I didnt know where to post, so i came to this board... I have been feeling really down and anxious about things. I am 31 weeks. It came on all of the sudden and i dont know why. I kinda feel guilty i am having the feelings i am. i was very excited and still am about the upcoming birth of my son. But for some reason i am dreading things, scared, down about things. All of the sudden i cant stop dwelling on the fact that I am going to have this precious gift from God and i will have to take care of him. I am scared i am going to do something wrong, scared ill be a bad mom. All these thoughts are getting me down. I havent talked to my doctor about them yet. She knows i am an anxious person already ( my anxiety stems from my miscarriage i had last year). My question is has anyone gone through this? and if so can medication be prescribed to help combat the feelings i am having? i broke down to my husband last night about them because i just feel lost and guilty. Thanks!
Re: depression and pregnancy
Don't feel guilty at all. There are plenty of women out there who feel like you do, but they don't speak up because everyone is expecting a pregnant woman to be blissfully happy, glowing, and excited. This is more common than you would imagine.

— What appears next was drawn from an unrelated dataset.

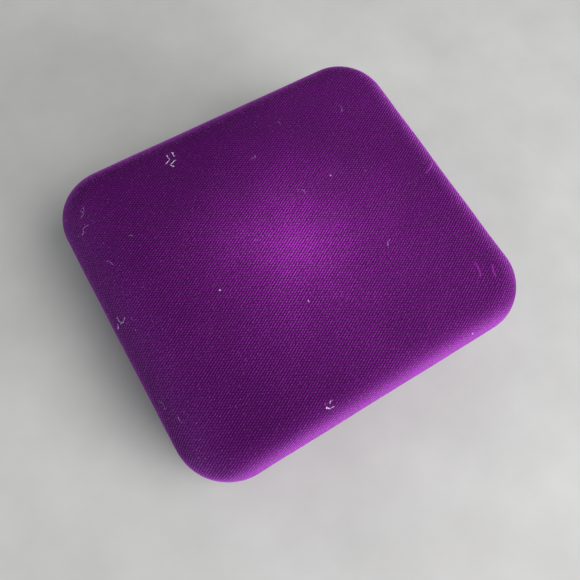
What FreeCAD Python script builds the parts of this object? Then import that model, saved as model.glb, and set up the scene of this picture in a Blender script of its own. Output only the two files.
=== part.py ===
import FreeCAD, Part
import math
import os
from FreeCAD import Vector

# Velvet-covered ring box with a crowned, hinged lid. All sizes are in millimetres.
# Frame: +Z up, +X along the long side, -Y the front, +Y the hinge side.
# Origin: centre of the face that the box rests on.

# ---- driving dimensions: the case --------------------------------------------------------
BOX_LENGTH = 94.0
BOX_DEPTH = 85.0
BOX_HEIGHT = 34.0
CORNER_RADIUS = 13.4
LEAST_CORNER_RADIUS = 5.0   # of outlines set far in from the edge
SPLIT_HEIGHT = 18.0         # height of the hinge axis and of the line where lid meets base
SEAM_GAP = 0.2              # gap between the two velvet rims when shut
CROWN_RISE = 1.6            # the lid's middle stands above its level edge
CROWN_POWER = 1.5           # how gently the crown meets the edge
TOP_EDGE_RADIUS = 6.5
BOTTOM_EDGE_RADIUS = 5.0
VELVET = 1.0                # velvet and its backing on the outside
RIM_VELVET = 0.6            # the same velvet, pulled thin over the rim
SHELL = 1.8
SHELL_FLOOR = 1.6
CAVITY_EDGE_RADIUS = 1.5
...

A lot of what you're describing sounds pretty normal for pregnancy - scared of being a bad mom or screwing up - which just means you're going to be a great mom because you care enough to worry about that. But if your fears are getting you that down, I would talk to your OB about it asap.
I don't know if your OB would okay you being prescribed a drug this late into your pregnancy, but you never know until you ask. I'm on zoloft and have been since the beginning of 2nd tri. There's also a lot of therapeutic techniques available which helped me greatly, so if your OB is uncomfortable prescribing you something, ask if she can recommend a therapist for you to talk to.
GL, Mikegirl.
Yes! Totally normal! I'm on my 3rd child and still have those anxious feelings.
But as I commented on another mommy's question... with a miscarriage in the past, I would make sure that you've had some help in processing those thoughts. A lot of hospitals have groups that assist with loss. I can't imagine that pain and it gives a decent reason to have anxiety. But every pregnancy is different, just like every child, every mom.
I agree with the above commenter on talking with some friends. This is a normal feelling, but its an emotion that needs lots of good support from people that will love and pray for you. I know I have enjoyed my local MOPS group for this very reason (mothers of preschoolers - btw its for moms of prek-ers and UNDER, so pregnancy counts!).